The eastern side of this state, which is home to 75% of the population, has changed radically in the last twenty years.  (No, it’s not just northern Virginia.  Look at Chesterfield and Henrico Counties).   It has been inundated with immigrants from all across the world who chose Virginia for its public schools and work opportunities.  Their children now fill Virginia’s universities.  All of them are voters.

There are all sorts of problems which come along with this demographic boom:  congested highways, crowded schools, ultra-competitive college admissions.  There is also a struggle to make sure job growth keeps pace.

But politically these voters — Afghani, Somali, Korean, Nigerian, Bangladeshi, Salvadoran (and so on) — now hold the political power.

What is amazing is how national politicians, with presumably highly-paid consultants, have completely missed this cultural change in Virginia.  Instead, they simply divide the electorate into the same old cookie-cutter categories and write off those groups which don’t fit the image of their prototypical supporter.

As a result, they miss the opportunity to make connections with these “minority” groups, that would otherwise be sympathetic to their message.  (I can think of many specific examples, which I will elaborate on after this Election season is over).

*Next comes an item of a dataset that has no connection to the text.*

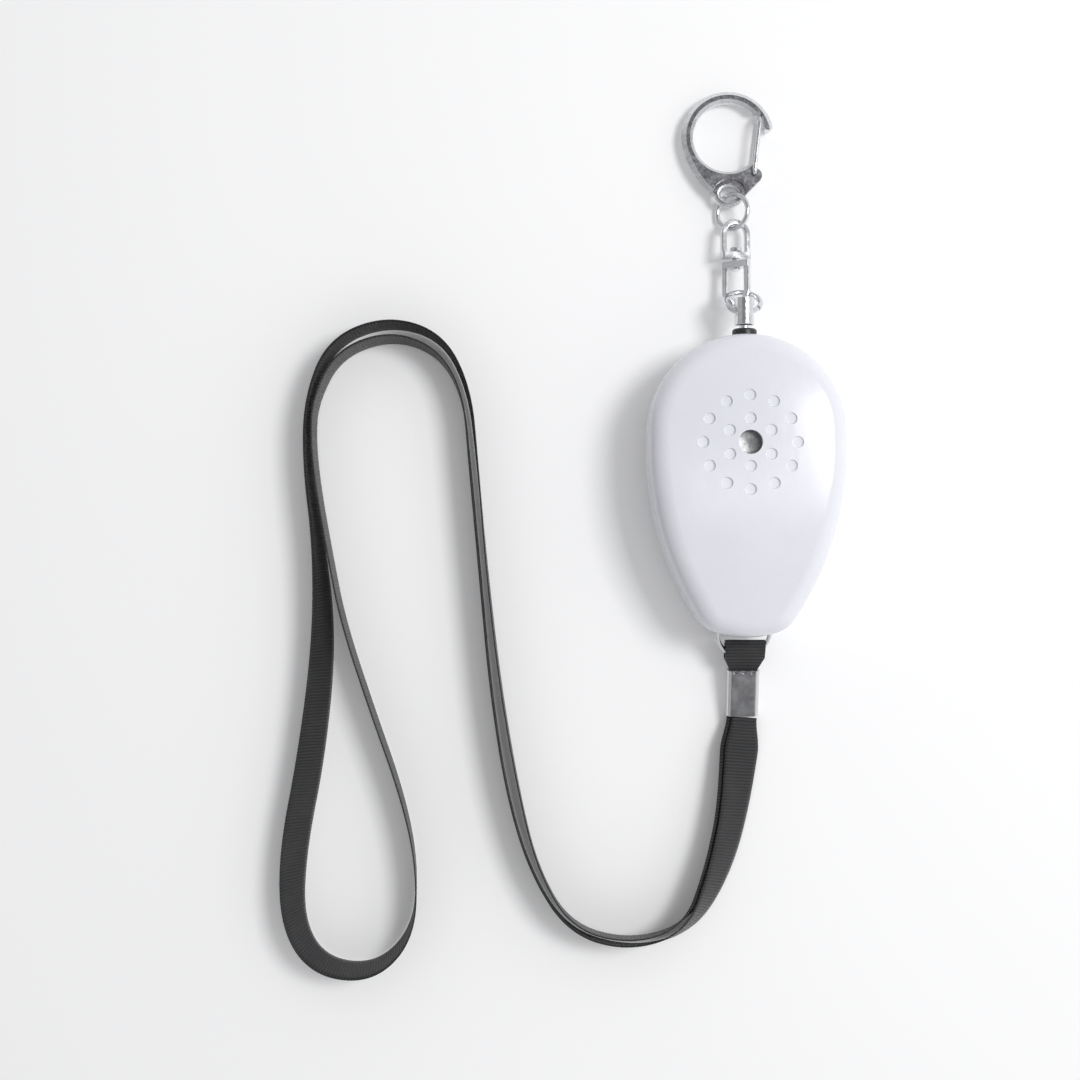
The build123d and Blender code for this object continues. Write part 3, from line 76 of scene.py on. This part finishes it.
# Front face, in millimetres: further dimples, as distance from the sound hole and angle
MORE_DIMPLES = ((5.83, 270), (11.5, 210), (11.5, 240), (11.5, 330))
DIMPLE_RADIUS = 1.45
DIMPLE_FLARE = 0.15
DIMPLE_DEPTH = 0.55
DIMPLE_SEGMENTS = 48
CASE_HEIGHT = 23.0
CROWN_RADIUS = 220.0
CROWN_Y = -10.35
ON_SURFACE = 0.002 * MM
SAME_SIDE = 0.9

# Lanyard ribbon
RIBBON_WIDTH = 10.0 * MM
RIBBON_THICKNESS = 0.45 * MM
RIBBON_CLEARANCE = 0.15 * MM
RIB_PITCH = 0.8 * MM
YARN_PITCH = 0.27 * MM
LINE_STEP = 1.0 * MM
CURVE_STEPS = 24
PROFILE_STEPS = 8
EDGE_POWER = 6
EDGE_THINNING = 0.55
LAYER_LIFT = 0.32 * MM
MOUTH_WIDTH = 6.9 * MM
FLARE_LENGTH = 9.0 * MM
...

This is not to say the 2012 election is  a done deal, or even that Democrats will retake the Congressional delegation or legislature.  President Obama seems to have a unique ability to bring out voters that the average Democrat (i.e. white liberals) cannot bring out — witness the difference between 2004 and 2008.

Regardless, this electorate is a lot different.  And as Not Larry Sabato posted, it’s likely to stay that way for quite some time, until one side of the house (Republican) wakes up and changes strategy.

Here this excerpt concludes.